Several state legislatures, including Maryland, Texas and Connecticut, introduced bills in the past year to push colleges to do more after a White House task force reported that 1 in 5 female college students is a victim of sexual assault. The U.S. Education Department also took the unprecedented step of releasing the names of schools facing federal investigation for the way they handle sexual abuse allegations.
But no state legislation has gone as far as California’s bill in requiring a consent standard.
Critics say the state is overstepping its bounds. The Los Angeles Times in an editorial after the bill passed the state Senate 27-4 wrote that it raises questions as to whether it is “reasonable” or “enforceable.” The legislation is based on the White House task force’s recommendations.
“It seems extremely difficult and extraordinarily intrusive to micromanage sex so closely as to tell young people what steps they must take in the privacy of their own dorm rooms,” the newspaper said.
Some fear navigating the murky waters of consent spells trouble for universities.
“Frequently these cases involve two individuals, both of whom maybe were under the influence of alcohol or drugs, and it can be very tricky to ascertain whether consent was obtained,” said Ada Meloy, general counsel of the American Council on Education, which represents college presidents.
She said schools need to guarantee a safe environment for students, while law enforcement is best suited for handling more serious sexual assault cases.
John F. Banzhaf III, a George Washington University‘s Law School professor, believes having university disciplinary panels interpret vague cues and body language will open the door for more lawsuits.
The legal definition of rape in most states means the perpetrator used force or the threat of force against the victim, but the California legislation could set the stage in which both parties could accuse each other of sexual assault, he said.
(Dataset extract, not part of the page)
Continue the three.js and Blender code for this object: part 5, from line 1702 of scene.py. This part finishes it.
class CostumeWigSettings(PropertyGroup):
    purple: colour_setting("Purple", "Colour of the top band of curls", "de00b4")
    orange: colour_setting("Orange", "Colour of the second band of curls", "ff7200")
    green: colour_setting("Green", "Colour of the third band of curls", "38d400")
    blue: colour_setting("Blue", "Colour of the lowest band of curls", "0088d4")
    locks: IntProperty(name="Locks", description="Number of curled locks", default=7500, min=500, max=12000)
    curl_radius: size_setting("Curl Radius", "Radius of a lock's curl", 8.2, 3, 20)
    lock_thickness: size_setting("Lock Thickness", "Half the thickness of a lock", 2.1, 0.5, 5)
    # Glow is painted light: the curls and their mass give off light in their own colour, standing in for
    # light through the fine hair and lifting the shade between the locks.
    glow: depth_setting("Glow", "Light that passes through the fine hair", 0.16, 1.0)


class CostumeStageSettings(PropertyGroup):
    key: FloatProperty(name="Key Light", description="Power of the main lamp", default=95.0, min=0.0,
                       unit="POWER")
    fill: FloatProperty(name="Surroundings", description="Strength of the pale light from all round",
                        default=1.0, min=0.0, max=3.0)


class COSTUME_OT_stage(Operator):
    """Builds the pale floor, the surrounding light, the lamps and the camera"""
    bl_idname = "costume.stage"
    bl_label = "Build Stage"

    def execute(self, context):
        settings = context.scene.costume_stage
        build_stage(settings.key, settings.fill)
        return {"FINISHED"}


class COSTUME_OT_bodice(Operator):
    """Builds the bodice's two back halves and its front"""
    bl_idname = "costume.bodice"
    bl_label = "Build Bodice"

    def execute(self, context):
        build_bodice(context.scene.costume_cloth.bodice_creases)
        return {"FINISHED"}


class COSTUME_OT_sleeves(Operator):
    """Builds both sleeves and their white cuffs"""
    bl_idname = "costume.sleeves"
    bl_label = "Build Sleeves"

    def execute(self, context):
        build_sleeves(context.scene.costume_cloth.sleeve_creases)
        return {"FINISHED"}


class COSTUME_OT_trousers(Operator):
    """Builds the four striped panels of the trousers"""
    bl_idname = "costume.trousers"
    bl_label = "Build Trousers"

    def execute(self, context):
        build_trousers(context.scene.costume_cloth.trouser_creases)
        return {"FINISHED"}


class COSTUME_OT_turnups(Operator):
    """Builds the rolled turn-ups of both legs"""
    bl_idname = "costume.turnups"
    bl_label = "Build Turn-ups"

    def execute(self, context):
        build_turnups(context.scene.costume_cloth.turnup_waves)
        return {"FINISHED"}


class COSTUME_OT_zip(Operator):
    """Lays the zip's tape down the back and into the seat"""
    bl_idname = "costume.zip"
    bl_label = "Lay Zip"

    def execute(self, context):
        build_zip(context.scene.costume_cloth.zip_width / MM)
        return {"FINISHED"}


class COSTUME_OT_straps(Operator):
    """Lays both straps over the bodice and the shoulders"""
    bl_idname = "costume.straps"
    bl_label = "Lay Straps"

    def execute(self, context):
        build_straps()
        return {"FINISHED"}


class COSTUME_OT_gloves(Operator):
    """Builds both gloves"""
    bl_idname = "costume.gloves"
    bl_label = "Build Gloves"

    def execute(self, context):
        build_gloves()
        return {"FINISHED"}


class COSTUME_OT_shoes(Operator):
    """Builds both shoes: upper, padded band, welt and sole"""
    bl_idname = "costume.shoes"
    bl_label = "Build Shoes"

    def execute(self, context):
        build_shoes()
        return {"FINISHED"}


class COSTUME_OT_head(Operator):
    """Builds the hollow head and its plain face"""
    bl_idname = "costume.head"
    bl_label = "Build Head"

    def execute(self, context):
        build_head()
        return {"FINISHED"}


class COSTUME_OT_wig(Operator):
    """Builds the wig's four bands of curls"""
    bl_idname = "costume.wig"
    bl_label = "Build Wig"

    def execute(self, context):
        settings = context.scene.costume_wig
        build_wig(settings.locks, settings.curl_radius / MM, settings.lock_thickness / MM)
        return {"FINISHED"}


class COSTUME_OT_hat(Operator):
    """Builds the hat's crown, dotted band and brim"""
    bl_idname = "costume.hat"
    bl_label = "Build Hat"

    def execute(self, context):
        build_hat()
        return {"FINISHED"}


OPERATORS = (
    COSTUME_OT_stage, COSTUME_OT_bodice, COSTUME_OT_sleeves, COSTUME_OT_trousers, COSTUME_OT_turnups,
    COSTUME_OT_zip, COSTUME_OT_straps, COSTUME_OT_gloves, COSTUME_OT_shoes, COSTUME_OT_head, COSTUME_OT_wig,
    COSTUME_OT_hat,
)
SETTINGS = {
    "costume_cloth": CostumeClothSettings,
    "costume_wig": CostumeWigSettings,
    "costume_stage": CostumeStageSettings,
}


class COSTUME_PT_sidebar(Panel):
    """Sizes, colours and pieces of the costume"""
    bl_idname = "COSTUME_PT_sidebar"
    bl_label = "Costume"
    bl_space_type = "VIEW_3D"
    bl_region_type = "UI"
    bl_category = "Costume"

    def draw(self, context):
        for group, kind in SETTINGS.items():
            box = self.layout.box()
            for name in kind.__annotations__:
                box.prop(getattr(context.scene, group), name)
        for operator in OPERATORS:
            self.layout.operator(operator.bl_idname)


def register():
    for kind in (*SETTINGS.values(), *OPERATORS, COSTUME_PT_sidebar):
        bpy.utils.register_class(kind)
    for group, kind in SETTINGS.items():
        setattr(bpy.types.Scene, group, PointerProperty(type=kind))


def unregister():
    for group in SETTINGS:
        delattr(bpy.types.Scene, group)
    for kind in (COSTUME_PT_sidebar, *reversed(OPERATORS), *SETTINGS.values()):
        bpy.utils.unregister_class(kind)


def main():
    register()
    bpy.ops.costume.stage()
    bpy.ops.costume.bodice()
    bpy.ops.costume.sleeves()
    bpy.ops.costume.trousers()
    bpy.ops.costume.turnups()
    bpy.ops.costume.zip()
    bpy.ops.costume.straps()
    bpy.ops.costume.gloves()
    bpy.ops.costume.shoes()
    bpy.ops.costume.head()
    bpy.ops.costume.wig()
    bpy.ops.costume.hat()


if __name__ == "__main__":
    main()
“This bill would very, very radically change the definition of rape,” he said.
University of California at Berkeley student Meghan Warner, 20, said that’s a good thing. She said she was sexually assaulted during her freshman year by two men at a fraternity but didn’t report it because she believed “that unless it was a stranger at night with a weapon who attacked you when you were walking home, that it wasn’t rape. It’s just a crappy thing that happened.” She now runs campus workshops to teach students what constitutes consent.
“Most students don’t know what consent is,” she said. “I’ve asked at the workshops how many people think if a girl is blacked out drunk that it’s OK to have sex with her. The amount of people who raised their hands was just startling.”
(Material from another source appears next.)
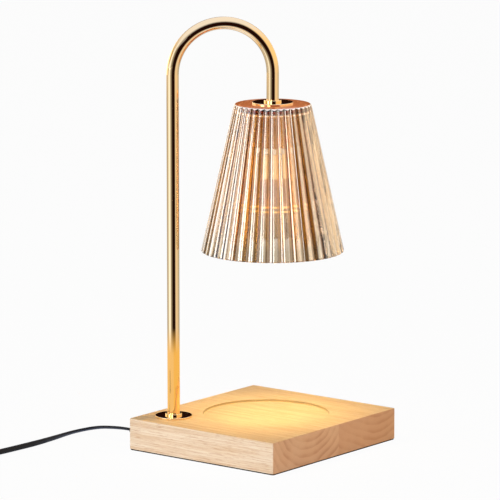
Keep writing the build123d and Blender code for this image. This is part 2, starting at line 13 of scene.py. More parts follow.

Defining consent may be easy to do on paper, said Laura Nguyen, a 21-year-old San Diego State University senior, but “we’re talking about college students out at night and the reality is there’s not just ‘yes’ or ‘no.’ There is a lot of in between. I really think it depends on the situation.”
The legislation initially stated that “if there is confusion as to whether a person has consented or continues to consent to sexual activity, it is essential that the participants stop the activity until the confusion can be clearly resolved.”
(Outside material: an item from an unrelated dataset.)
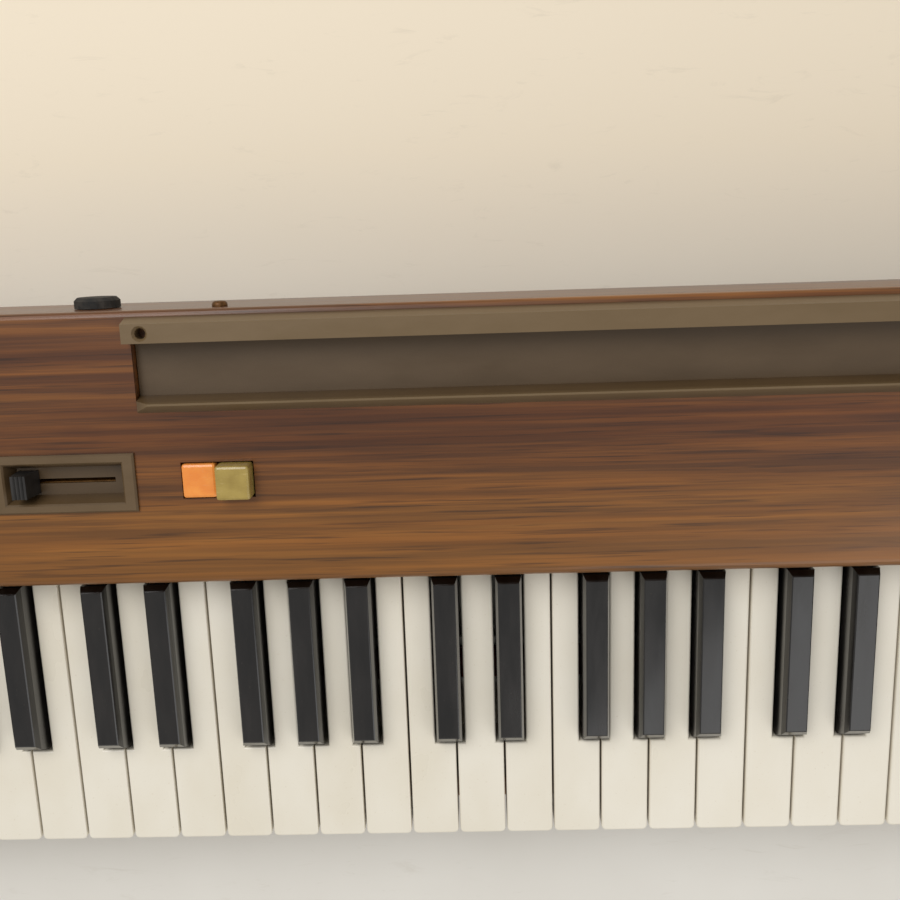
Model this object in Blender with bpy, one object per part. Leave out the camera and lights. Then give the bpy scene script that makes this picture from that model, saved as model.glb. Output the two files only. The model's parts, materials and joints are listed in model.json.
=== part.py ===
"""A table-top electronic piano with sixty-one keys in a wood-grain case.

X runs along the keyboard, -Y is the player's side and +Z is up. The origin is on the
table, under the middle of the case. All lengths are in metres. Positions in depth are
first written from the front ends of the white keys, as a keyboard maker does.
"""

import bpy
import bmesh
from math import asin, cos, pi, sin, sqrt

# Keyboard
NATURALS = 36
PITCH = 0.0235
KEY_GAP = 0.0010
KEY_LENGTH = 0.210
KEY_SHOWN = 0.1430
KEY_DIP = 0.010
KEY_WALL = 0.0018
KEY_ROOF = 0.0025
KEY_BODY_H = 0.014
KEY_BLOCK = 0.024
HEAD_LENGTH = 0.0490
HEAD_SKIRT_H = 0.020
HEAD_CORNER_R = 0.0022
KEY_EDGE_R = 0.0008

# Black keys
SHARP_W = 0.0122
SHARP_TOP_W = 0.0098
SHARP_H = 0.0120
SHARP_SHOULDER_H = 0.0083
SHARP_FRONT = 0.0504
SHARP_LENGTH = 0.0872
SHARP_FRONT_RAKE = 0.0042
SHARP_NOSE_RAKE = 0.0034
SHARP_REAR_RAKE = 0.0020
SHARP_EDGE_R = 0.0004
SHARP_CUT_W = 0.0148
SHARP_SHIFT = {"c": -0.0032, "d": 0.0031, "f": -0.0032, "g": 0.0, "a": 0.0033}

# Hinge of the keys and their moulded combs
PIVOT_FROM_FRONT = 0.200
BEAD_R = 0.0020
BEAD_CLEARANCE = 0.0003
COMB_BAR_FROM_KEY = 0.002
COMB_BAR_DEPTH = 0.008
COMB_BAR_T = 0.0028
COMB_LAYER_STEP = 0.0048
COMB_FIRST_LAYER = 0.0004
COMB_TOOTH = 0.006
COMB_TOOTH_INSET = 0.0015

# Case
FOOT_H = 0.008
KEY_TOP_Z = 0.060
PANEL_OVER_KEYS = 0.024
PANEL_T = 0.009
PANEL_NOSE_R = 0.004
PANEL_REAR_R = 0.0025
PANEL_UNDER_R = 0.001
KEY_INSET = 0.003
CASE_DEPTH = 0.269
CHEEK_W = 0.0555
CHEEK_GAP = 0.0015
CHEEK_FRONT_R = 0.012
CHEEK_EDGE_R = 0.0015
CHEEK_FOOT_R = 0.003
CHEEK_STEP_R = 0.002
BOTTOM_T = 0.012
BOTTOM_CHAMFER = 0.001
REAR_T = 0.012
REAR_BOTTOM_Z = 0.026
REAR_EDGE_R = 0.0025
FRONT_RAIL_T = 0.014
FRONT_RAIL_H = 0.020
FRONT_RAIL_R = 0.003
FRONT_RAIL_FOOT_R = 0.001
NAMEBOARD_T = 0.012
NAMEBOARD_SET_BACK = 0.002
NAMEBOARD_EDGE_R = 0.0015
GAP = 0.0003

# Felts
UP_FELT_T = 0.0017
DOWN_FELT_T = 0.0030
FELT_INSET = 0.001
FELT_CHAMFER = 0.0006
STOP_FROM_FRONT = 0.074
STOP_FELT_DEPTH = 0.016
STOP_CLEARANCE = 0.0004

# Pressed steel key frame
SHEET_T = 0.0016
FRAME_TOE_DEPTH = 0.040
SHELF_MARGIN = 0.004
FRAME_END_GAP = 0.0010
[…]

After some interpreted that as asking people to stop after each kiss to get a verbal agreement before going to the next level, the bill was amended to say consent must be “ongoing” and “can be revoked at any time.”
“California needs to provide our students with education, resources, consistent policies and justice so that the system is not stacked against survivors,” state Sen. Kevin de Leon, a Los Angeles Democrat, said in promoting the bill.
Supporters say investigators would have to determine whether consent had been given by both parties instead of focusing on whether the complainant resisted or said no.
Denice Labertew of the California Coalition Against Sexual Assault said the bill fosters a cultural change: “There’s a lot of criticism around affirmative consent because it requires us to change the way we normally think about this.”